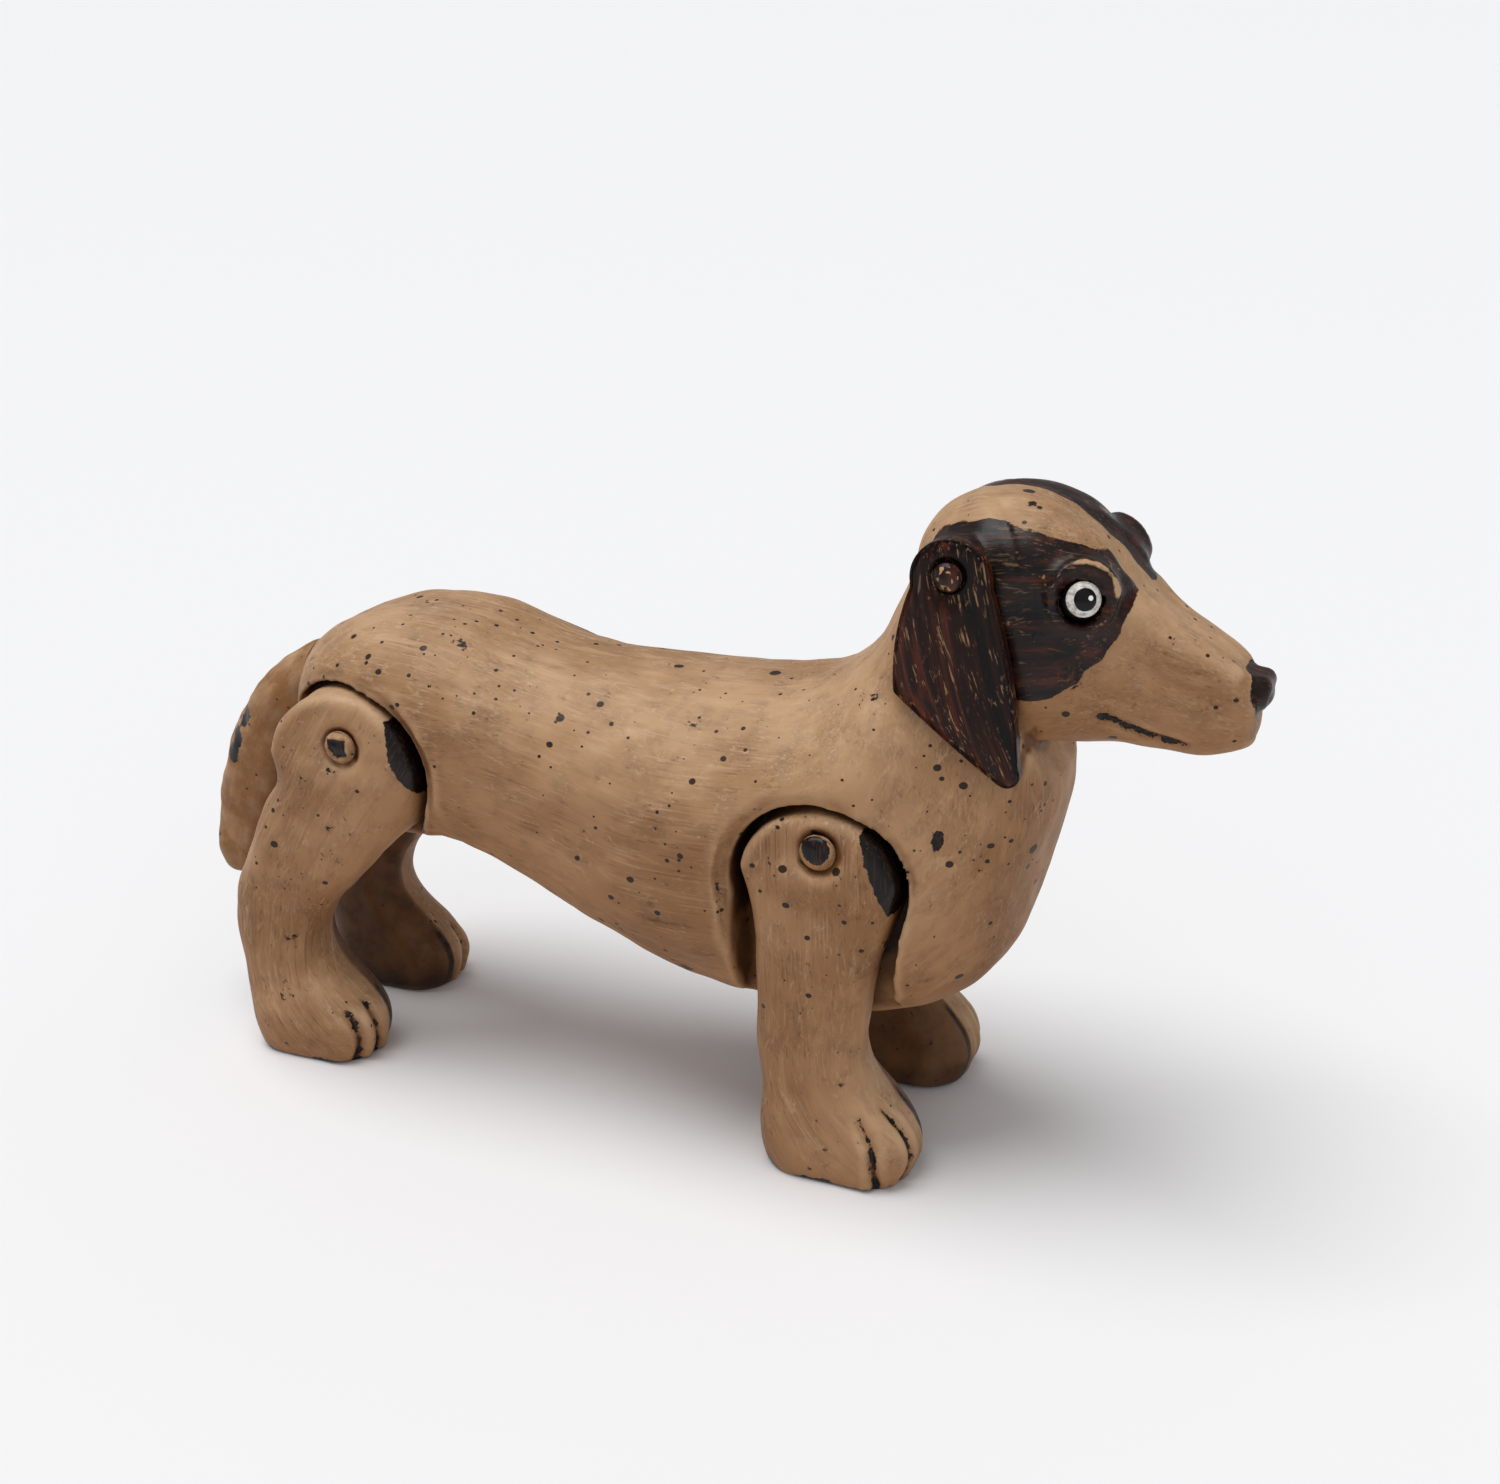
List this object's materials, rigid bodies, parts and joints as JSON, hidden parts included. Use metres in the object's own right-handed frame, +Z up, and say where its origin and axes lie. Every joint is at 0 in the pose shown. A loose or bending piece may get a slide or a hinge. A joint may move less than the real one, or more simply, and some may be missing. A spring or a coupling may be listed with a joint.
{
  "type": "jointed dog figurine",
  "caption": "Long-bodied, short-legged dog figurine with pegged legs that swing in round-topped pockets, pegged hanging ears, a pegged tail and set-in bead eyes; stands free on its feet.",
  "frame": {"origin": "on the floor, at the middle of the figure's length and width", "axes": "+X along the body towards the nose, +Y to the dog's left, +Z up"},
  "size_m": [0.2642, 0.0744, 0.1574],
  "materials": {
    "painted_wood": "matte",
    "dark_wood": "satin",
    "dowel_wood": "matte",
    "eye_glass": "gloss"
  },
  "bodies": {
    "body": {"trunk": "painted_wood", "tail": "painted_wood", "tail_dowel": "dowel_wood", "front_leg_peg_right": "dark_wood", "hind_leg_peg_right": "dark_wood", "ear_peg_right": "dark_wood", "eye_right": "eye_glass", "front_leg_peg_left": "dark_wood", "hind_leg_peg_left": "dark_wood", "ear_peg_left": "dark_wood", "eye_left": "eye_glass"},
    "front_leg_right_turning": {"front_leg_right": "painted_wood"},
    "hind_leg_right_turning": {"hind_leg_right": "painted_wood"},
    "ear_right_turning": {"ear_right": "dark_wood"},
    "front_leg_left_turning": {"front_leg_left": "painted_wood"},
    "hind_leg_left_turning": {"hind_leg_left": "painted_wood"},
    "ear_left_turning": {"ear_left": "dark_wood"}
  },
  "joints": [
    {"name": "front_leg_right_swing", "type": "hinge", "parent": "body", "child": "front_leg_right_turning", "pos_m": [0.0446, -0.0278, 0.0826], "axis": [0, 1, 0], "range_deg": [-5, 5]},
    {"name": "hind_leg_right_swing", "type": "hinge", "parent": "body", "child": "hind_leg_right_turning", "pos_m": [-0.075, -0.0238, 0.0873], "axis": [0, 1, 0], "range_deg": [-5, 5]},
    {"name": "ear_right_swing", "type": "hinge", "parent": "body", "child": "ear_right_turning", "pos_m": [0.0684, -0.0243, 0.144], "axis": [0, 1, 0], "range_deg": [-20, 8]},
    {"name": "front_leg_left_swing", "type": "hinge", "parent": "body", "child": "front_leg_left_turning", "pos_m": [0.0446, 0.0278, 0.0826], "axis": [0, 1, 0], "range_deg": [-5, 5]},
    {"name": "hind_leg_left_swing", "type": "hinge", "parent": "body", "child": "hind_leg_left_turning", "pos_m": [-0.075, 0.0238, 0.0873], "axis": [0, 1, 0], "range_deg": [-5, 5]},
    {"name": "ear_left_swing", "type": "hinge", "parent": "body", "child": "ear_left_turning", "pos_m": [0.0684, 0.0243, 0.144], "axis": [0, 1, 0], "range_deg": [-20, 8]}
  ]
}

________

= What to produce =
Give every line of the material that includes the string "axes".

= Solution to the problem =
List this object's materials, rigid bodies, parts and joints as JSON, hidden parts included. Use metres in the object's own right-handed frame, +Z up, and say where its origin and axes lie. Every joint is at 0 in the pose shown. A loose or bending piece may get a slide or a hinge. A joint may move less than the real one, or more simply, and some may be missing. A spring or a coupling may be listed with a joint.
  "frame": {"origin": "on the floor, at the middle of the figure's length and width", "axes": "+X along the body towards the nose, +Y to the dog's left, +Z up"},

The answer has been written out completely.